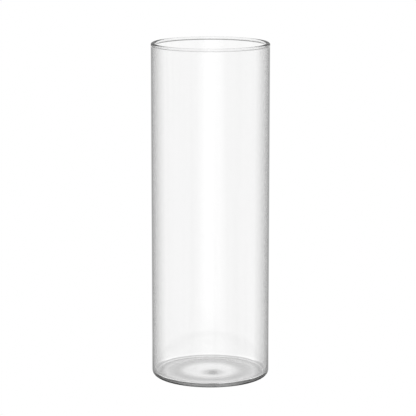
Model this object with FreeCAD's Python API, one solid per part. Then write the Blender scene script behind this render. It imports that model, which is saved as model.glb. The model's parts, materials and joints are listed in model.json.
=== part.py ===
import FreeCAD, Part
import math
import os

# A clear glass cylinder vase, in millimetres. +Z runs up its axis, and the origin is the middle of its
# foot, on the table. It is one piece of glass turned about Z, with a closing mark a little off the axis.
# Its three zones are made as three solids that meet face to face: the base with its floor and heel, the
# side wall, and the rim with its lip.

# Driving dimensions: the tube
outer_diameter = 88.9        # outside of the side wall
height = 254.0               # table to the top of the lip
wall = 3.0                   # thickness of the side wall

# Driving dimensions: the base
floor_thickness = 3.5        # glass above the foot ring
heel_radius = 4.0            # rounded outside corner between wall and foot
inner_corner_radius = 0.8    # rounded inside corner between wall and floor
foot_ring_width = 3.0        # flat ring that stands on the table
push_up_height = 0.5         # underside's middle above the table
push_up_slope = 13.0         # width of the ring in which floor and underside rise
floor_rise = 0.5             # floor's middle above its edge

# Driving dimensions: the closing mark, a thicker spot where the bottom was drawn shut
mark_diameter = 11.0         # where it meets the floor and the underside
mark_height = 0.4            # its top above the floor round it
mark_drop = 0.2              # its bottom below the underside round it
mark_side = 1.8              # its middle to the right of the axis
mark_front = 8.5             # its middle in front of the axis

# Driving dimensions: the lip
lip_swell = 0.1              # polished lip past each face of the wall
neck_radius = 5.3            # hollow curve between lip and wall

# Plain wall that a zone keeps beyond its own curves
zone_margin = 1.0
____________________
Reproduce all of the material above word for word.

**CORRECT ANSWER**
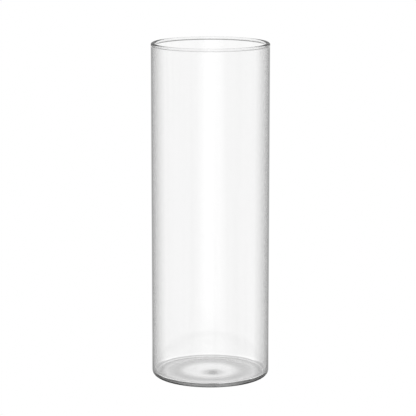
Model this object with FreeCAD's Python API, one solid per part. Then write the Blender scene script behind this render. It imports that model, which is saved as model.glb. The model's parts, materials and joints are listed in model.json.
=== part.py ===
import FreeCAD, Part
import math
import os

# A clear glass cylinder vase, in millimetres. +Z runs up its axis, and the origin is the middle of its
# foot, on the table. It is one piece of glass turned about Z, with a closing mark a little off the axis.
# Its three zones are made as three solids that meet face to face: the base with its floor and heel, the
# side wall, and the rim with its lip.

# Driving dimensions: the tube
outer_diameter = 88.9        # outside of the side wall
height = 254.0               # table to the top of the lip
wall = 3.0                   # thickness of the side wall

# Driving dimensions: the base
floor_thickness = 3.5        # glass above the foot ring
heel_radius = 4.0            # rounded outside corner between wall and foot
inner_corner_radius = 0.8    # rounded inside corner between wall and floor
foot_ring_width = 3.0        # flat ring that stands on the table
push_up_height = 0.5         # underside's middle above the table
push_up_slope = 13.0         # width of the ring in which floor and underside rise
floor_rise = 0.5             # floor's middle above its edge

# Driving dimensions: the closing mark, a thicker spot where the bottom was drawn shut
mark_diameter = 11.0         # where it meets the floor and the underside
mark_height = 0.4            # its top above the floor round it
mark_drop = 0.2              # its bottom below the underside round it
mark_side = 1.8              # its middle to the right of the axis
mark_front = 8.5             # its middle in front of the axis

# Driving dimensions: the lip
lip_swell = 0.1              # polished lip past each face of the wall
neck_radius = 5.3            # hollow curve between lip and wall

# Plain wall that a zone keeps beyond its own curves
zone_margin = 1.0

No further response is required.